New study finds obesity in pregnancy raises risk of future heart disease
The link between maternal obesity and the long-term risk of cardiovascular disease has been further solidified by new research findings. A study led by Northwestern University in the United States has shone a light on the significant health risks faced by women who enter pregnancy with obesity.
The research team discovered that women with obesity before conception are more susceptible to complications during pregnancy than their counterparts with healthier pre-pregnancy weights. These complications include conditions like pre-eclampsia and gestational diabetes, which have previously been associated with an increased risk of heart disease later in life.
The study’s principal investigator, Dr. Sadiya Khan, emphasised that while these pregnancy-related issues can indeed signal future cardiovascular problems, they are not the underlying cause of heart disease. Instead, they merely highlight pre-existing risk factors that become apparent during the metabolic and physical demands of pregnancy.
To reach these conclusions, the researchers analysed health data from 4,216 women who were giving birth for the first time. They observed that those with higher body mass indices (BMIs) in the first trimester had an elevated risk of developing hypertensive disorders during pregnancy than those with BMIs within the normal range.

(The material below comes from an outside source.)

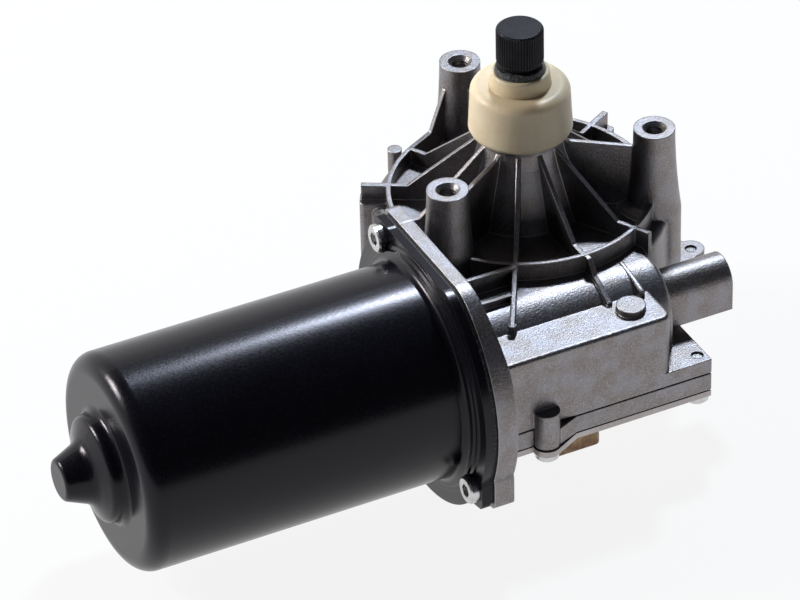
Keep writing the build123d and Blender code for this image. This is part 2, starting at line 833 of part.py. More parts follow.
# Plastic collar, a cup over the hub with a neck round the shaft
collar_z = hub_z + collar_gap
with BuildPart() as shaft_collar:
    with BuildSketch(Plane.XZ):
        with BuildLine():
            Polyline(
                (shaft_r, collar_cup_z),
                (collar_cup_r, collar_cup_z),
                (collar_cup_r, collar_z),
                (collar_r - 0.5, collar_z),
                (collar_r, collar_z + 1),
                (collar_top_r, collar_top_z - 2.6),
            )
            RadiusArc((collar_top_r, collar_top_z - 2.6), (collar_top_r - 2.6, collar_top_z), -2.6)
            Polyline(
                (collar_top_r - 2.6, collar_top_z),
                (collar_neck_r, collar_top_z - 0.3),
                (collar_neck_top_r, collar_neck_z - 0.3),
                (collar_neck_top_r - 0.3, collar_neck_z),
                (seal_r, collar_neck_z),
                (seal_r, collar_neck_z - 1.2),
                (shaft_r, collar_neck_z - 1.2),
                (shaft_r, collar_cup_z),
            )
        make_face()
    revolve(axis=Axis.Z)
save(shaft_collar, "shaft_collar")

# Rubber ring in the collar's mouth
with BuildPart() as collar_seal:
    with BuildSketch(Plane.XZ):
        with BuildLine():
            Polyline(
                (shaft_r, collar_neck_z - 1.2),
                (seal_r, collar_neck_z - 1.2),
                (seal_r, collar_neck_z + 0.5),
                (seal_r - 0.4, shaft_head_z - 0.4),
                (shaft_r - 0.5, shaft_head_z - 0.4),
                (shaft_r - 0.5, shaft_head_z - 1.6),
                (shaft_r, shaft_head_z - 1.6),
                close=True,
            )
        make_face()
    revolve(axis=Axis.Z)
save(collar_seal, "collar_seal")

# Worm wheel: straight slots, tilted by the lead angle of the worm
wheel_out_r = wheel_pitch_r + addendum
slot_dir = (sin(lead_angle), 0, cos(lead_angle))
slot_flank = tan(radians(pressure_angle))
slot_half = (pitch / 2 + backlash) / 2
with BuildPart() as tooth_slot:
    with BuildSketch(Plane(origin=(0, -wheel_pitch_r, motor_z), x_dir=(0, -1, 0), z_dir=slot_dir)):
        with BuildLine():
            Polyline(
                (-dedendum, -slot_half + dedendum * slot_flank),
                (addendum + 1, -slot_half - (addendum + 1) * slot_flank),
                (addendum + 1, slot_half + (addendum + 1) * slot_flank),
                (-dedendum, slot_half - dedendum * slot_flank),
                close=True,
            )
        make_face()
    extrude(amount=wheel_face, both=True)

with BuildPart() as worm_wheel:
    with BuildSketch(Plane.XZ):
        with BuildLine():
            Polyline(
                (shaft_r, motor_z + wheel_face / 2 + 2),
                (12, motor_z + wheel_face / 2 + 2),
                (13, motor_z + 3),
                (27.5, motor_z + 3),
                (28.5, motor_z + wheel_face / 2),
                (wheel_out_r, motor_z + wheel_face / 2),
                (wheel_out_r, motor_z - wheel_face / 2),
                (28.5, motor_z - wheel_face / 2),
                (27.5, motor_z - 3),
                (13, motor_z - 3),
                (12, motor_z - wheel_face / 2 - 3),
                (shaft_r, motor_z - wheel_face / 2 - 3),
                close=True,
            )
        make_face()
    revolve(axis=Axis.Z)
    with PolarLocations(0, tooth_count):
        add(tooth_slot.part, mode=Mode.SUBTRACT)
save(worm_wheel, "worm_wheel")

# Park disc: contact track pressed into the underside of the wheel
park_under_z = motor_z - 3 - 0.8
with BuildPart() as park_disc:
    with BuildSketch(Plane.XY.offset(park_under_z)):
        Circle(26.5)
        Circle(14, mode=Mode.SUBTRACT)
        with Locations((22, 0)):
            Rectangle(5, 9, mode=Mode.SUBTRACT)
    extrude(amount=0.8)
save(park_disc, "park_disc")

# Armature shaft with the worm
# The thread starts on top, three quarters of a turn before it meets a slot of the wheel
worm_half = worm_turns * pitch / 2
thread_x = (0.25 - worm_turns / 2) * pitch
thread_half = (pitch / 2 - backlash / 2) / 2
shaft_start_x = snout_end_x + can_wall + 1
shaft_stop_x = nose_end_x - 6
with BuildPart() as armature_shaft:
    with BuildSketch(axis_plane()):
        with BuildLine():
            Polyline(
                (shaft_start_x, 0),
                (shaft_start_x, journal_r),
                (rear_bearing_x + bearing_t, journal_r),
                (rear_bearing_x + bearing_t, armature_r),
                (-worm_half - 4, armature_r),
                (-worm_half - 3, worm_root_r),
                (worm_half + 3, worm_root_r),
                (worm_half + 4, journal_r),
                (shaft_stop_x, journal_r),
                (shaft_stop_x, 0),
                close=True,
            )
        make_face()
    revolve(axis=motor_axis)
    with BuildLine() as thread_path:
        Helix(pitch, worm_turns * pitch, worm_pitch_r, center=(thread_x, motor_y, motor_z), direction=(1, 0, 0))
    with BuildSketch(Plane(origin=(thread_x, motor_y, motor_z), x_dir=(0, 0, 1), z_dir=(0, -1, 0))):
        with BuildLine():
            Polyline(
                (worm_root_r - 0.15, thread_half + dedendum * slot_flank),
                (worm_pitch_r + addendum, thread_half - addendum * slot_flank),
                (worm_pitch_r + addendum, -thread_half + addendum * slot_flank),
                (worm_root_r - 0.15, -thread_half - dedendum * slot_flank),
                close=True,
            )
        make_face()
    sweep(path=thread_path.wire(), is_frenet=True)
save(armature_shaft, "armature_shaft")

# Armature core: slotted stack of steel sheets
with BuildPart() as armature_core:
    with BuildSketch(motor_plane(core_start_x)):
        Circle(core_r)
        Circle(armature_r, mode=Mode.SUBTRACT)
        with PolarLocations(slot_mid_r, slot_count):
            RectangleRounded(9, 5, 2, mode=Mode.SUBTRACT)
        with PolarLocations(core_r - 1, slot_count):
            Rectangle(4, 2, mode=Mode.SUBTRACT)
    extrude(amount=core_length)
save(armature_core, "armature_core")

# Copper windings: bars in the slots and a ring at each end
with BuildPart() as armature_windings:
    with BuildSketch(motor_plane(core_start_x - 1)):
        with PolarLocations(slot_mid_r, slot_count):
            RectangleRounded(8.6, 4.6, 1.8)
    extrude(amount=core_length + 2)
    for side, x in ((-1, core_start_x), (1, core_start_x + core_length)):
        with BuildSketch(axis_plane()):
            with BuildLine():
                Polyline(
                    (x, slot_mid_r - 6),
                    (x + side * 7, slot_mid_r - 5),
                    (x + side * 8.5, slot_mid_r - 2.5),
                    (x + side * 8, core_r - 5),
                    (x + side * 5, core_r - 3),
                    (x, core_r - 2),
                    close=True,
                )
            make_face()
        revolve(axis=motor_axis)
save(armature_windings, "armature_windings")

# Commutator
with BuildPart() as commutator:
    with BuildSketch(motor_plane(commutator_x)):
        Circle(commutator_r)
        Circle(armature_r, mode=Mode.SUBTRACT)
        with PolarLocations(commutator_r, slot_count):
            Rectangle(1.6, 0.5, mode=Mode.SUBTRACT)
    extrude(amount=commutator_length)
save(commutator, "commutator")

# Magnets glued inside the can
magnet_x = core_start_x + core_length / 2 - magnet_length / 2
magnet_half = 180 / magnet_count - 8
for index in range(magnet_count):
    angle = index * 360 / magnet_count
    with BuildPart() as magnet:
        with BuildSketch(axis_plane()):
            with Locations((magnet_x, can_in_r - magnet_t)):
                Rectangle(magnet_length, magnet_t, align=(Align.MIN, Align.MIN))
        revolve(axis=motor_axis, revolution_arc=2 * magnet_half)
    turned = magnet.part.rotate(motor_axis, angle - magnet_half)
    turned.label = f"magnet_{index + 1}"
    export_step(turned, f"parts/magnet_{index + 1}.step")

# Bearings on the motor axis
for name, x, length, outer, inner in (
    ("rear_bearing", rear_bearing_x, bearing_t - 1, pocket_r - can_wall - 0.8, journal_r),
    ("front_bearing", bearing_x, bearing_t, bearing_r, armature_r),
    ("worm_end_bush", tube_end_x + 1, 12, nose_r - 1.6, journal_r),
):
    with BuildPart() as bearing:
        with BuildSketch(motor_plane(x)):
            Circle(outer)
            Circle(inner + running_gap, mode=Mode.SUBTRACT)
        extrude(amount=length)
    save(bearing, name)

# Brush plate with two brush boxes, their brushes and springs
plate_x = commutator_x + commutator_length / 2 + brush_w / 2 + 0.4
with BuildPart() as brush_plate:
    with BuildSketch(motor_plane(plate_x)):
        Circle(can_in_r - brush_plate_gap)
        Circle(commutator_r + 1.5, mode=Mode.SUBTRACT)
    extrude(amount=brush_plate_t)
save(brush_plate, "brush_plate")

# Brush boxes on the plate, each with a brush and its spring
brush_x = commutator_x + commutator_length / 2
brush_start = commutator_r + 0.3
box_start = brush_start + 1.5
box_length = can_in_r - brush_box_gap - box_start
for index, side in enumerate((1, -1), start=1):
    across = Plane(origin=(brush_x, motor_y, motor_z), x_dir=(1, 0, 0), z_dir=(0, side, 0))
    with BuildPart() as brush_box:
        with BuildSketch(across.offset(box_start)):
            Rectangle(brush_w + 0.8, brush_h + 2)
            Rectangle(brush_w, brush_h, mode=Mode.SUBTRACT)
        extrude(amount=box_length)
        with BuildSketch(across.offset(box_start + box_length - 1)):
            Rectangle(brush_w + 0.8, brush_h + 2)
        extrude(amount=1)
    save(brush_box, f"brush_box_{index}")
    with BuildPart() as brush:
        with BuildSketch(across.offset(brush_start)):
            Rectangle(brush_w, brush_h)
        extrude(amount=brush_length)
    save(brush, f"brush_{index}")
    spring_start = brush_start + brush_length
    with BuildPart() as brush_spring:
        with BuildSketch(across.offset(spring_start)):
            Circle(2)
            Circle(1.3, mode=Mode.SUBTRACT)
        extrude(amount=box_start + box_length - 1 - spring_start)
    save(brush_spring, f"brush_spring_{index}")

# Contact carrier in the lower case with three springs that ride on the park disc
carrier_z = lower_case_end_z + 1.6
with BuildPart() as contact_carrier:
    with BuildSketch(Plane.XY.offset(carrier_z)):
        with Locations((carrier_x, carrier_y)):
            RectangleRounded(carrier_w, carrier_d, 2)
        with Locations((plug_x, plug_y)):
            RectangleRounded(plug_w + 0.4, plug_d + 0.4, 2, mode=Mode.SUBTRACT)
    extrude(amount=carrier_t)
save(contact_carrier, "contact_carrier")

for index, radius in enumerate(contact_radii, start=1):
    with BuildPart() as contact_spring:
        with BuildSketch(Plane.YZ.offset(carrier_x - 1 + (index - 2) * contact_step)):
            with BuildLine():
                Polyline(
                    (-radius - 8, carrier_z + carrier_t),
                    (-radius - 6, carrier_z + carrier_t),
                    (-radius + 0.6, park_under_z - 0.9),
                    (-radius + 1.6, park_under_z - 0.4),
                    (-radius + 1.0, park_under_z - 0.25),
                    (-radius, park_under_z - 0.3),
                    (-radius - 7, carrier_z + carrier_t + 0.6),
                    (-radius - 8, carrier_z + carrier_t + 0.6),
                    close=True,
                )
            make_face()
        extrude(amount=contact_w)
    save(contact_spring, f"contact_spring_{index}")

# Connector: amber plastic socket that passes down through the base plate
with BuildPart() as connector_housing:
    with BuildSketch(Plane.XY.offset(plug_z)):
        with Locations((plug_x, plug_y)):
            RectangleRounded(plug_w, plug_d, 2)
    extrude(amount=plug_top_z - plug_z)
    with BuildSketch(Plane.XY.offset(plug_z)):
        with Locations((plug_x, plug_y)):
            RectangleRounded(plug_w - 2 * plug_wall, plug_d - 2 * plug_wall, 1)
    extrude(amount=plug_depth, mode=Mode.SUBTRACT)
    with BuildSketch(Plane.XY.offset(plug_z)):
        with Locations((plug_x, plug_y)):
            with GridLocations(blade_step, 1, blade_count, 1):
                Rectangle(blade_t, blade_w)
    extrude(amount=plug_top_z - plug_z, mode=Mode.SUBTRACT)
save(connector_housing, "connector_housing")

for index in range(blade_count):
    x = plug_x + (index - (blade_count - 1) / 2) * blade_step
    with BuildPart() as blade:
        with BuildSketch(Plane.XY.offset(plug_z + blade_recess)):
            with Locations((x, plug_y)):
                Rectangle(blade_t, blade_w)
        extrude(amount=plug_top_z + 1 - plug_z - blade_recess)
        chamfer(blade.edges().group_by(Axis.Z)[0].filter_by(Axis.Y), 0.2)
    save(blade, f"connector_blade_{index + 1}")

# Thrust pad and its set screw at the end of the worm
with BuildPart() as thrust_pad:
    with BuildSketch(motor_plane(shaft_stop_x + running_gap)):
        Circle(nose_r - 1.6)
    extrude(amount=nose_end_x - 3 - shaft_stop_x - running_gap)
save(thrust_pad, "thrust_pad")
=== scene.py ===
import math

import bmesh
import bpy
from mathutils import Matrix, Vector


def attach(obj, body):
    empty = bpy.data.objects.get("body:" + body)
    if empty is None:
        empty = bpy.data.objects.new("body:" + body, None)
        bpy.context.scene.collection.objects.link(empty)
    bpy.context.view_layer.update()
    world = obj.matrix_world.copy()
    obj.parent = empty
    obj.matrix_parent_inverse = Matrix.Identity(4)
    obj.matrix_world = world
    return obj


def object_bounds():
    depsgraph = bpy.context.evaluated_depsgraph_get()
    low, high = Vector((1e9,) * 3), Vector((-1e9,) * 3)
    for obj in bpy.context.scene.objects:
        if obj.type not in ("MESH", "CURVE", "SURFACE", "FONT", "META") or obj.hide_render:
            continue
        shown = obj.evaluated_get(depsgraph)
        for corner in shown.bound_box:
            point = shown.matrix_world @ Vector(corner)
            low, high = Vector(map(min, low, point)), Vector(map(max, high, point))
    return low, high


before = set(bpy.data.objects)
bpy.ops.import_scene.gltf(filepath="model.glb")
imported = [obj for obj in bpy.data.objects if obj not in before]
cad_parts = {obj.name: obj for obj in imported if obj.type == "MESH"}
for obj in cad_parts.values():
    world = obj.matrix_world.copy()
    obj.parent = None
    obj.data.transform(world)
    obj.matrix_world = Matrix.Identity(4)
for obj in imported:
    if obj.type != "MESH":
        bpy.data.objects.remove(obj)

cadLow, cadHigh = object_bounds()
print("frame loaded:", len(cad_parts), "nodes")

mm = 0.001        # metres
samePlace = 1e-6  # metres; places nearer than this are one


def addNode(tree, kind, inputs=None, **settings):
    node = tree.nodes.new("ShaderNode" + kind)
    for key, value in settings.items():
        setattr(node, key, value)
    for key, value in (inputs or {}).items():
        node.inputs[key].default_value = value
    return node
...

Dr. Khan explained that the study approached pregnancy as a ‘natural stress test’ for the heart, which could expose pre-existing health concerns. The implications of these findings underscore the importance of addressing pre-pregnancy obesity with proactive health interventions rather than waiting for cardiovascular events to occur.
The research team is advocating for healthcare providers to emphasise the importance of a nutritious diet and regular physical activity during prenatal visits. While weight loss is not recommended during pregnancy, guidance and support for maintaining an appropriate weight gain during this period are crucial.
The study also presented quantitative insights, revealing that among the participants, 4% had gestational diabetes and 15% encountered complications due to high blood pressure.
These findings, which align with prior research advocating for weight management during pregnancy through diet and exercise, have been published in the journal Circulation Research, providing valuable insights for expectant mothers and healthcare professionals alike.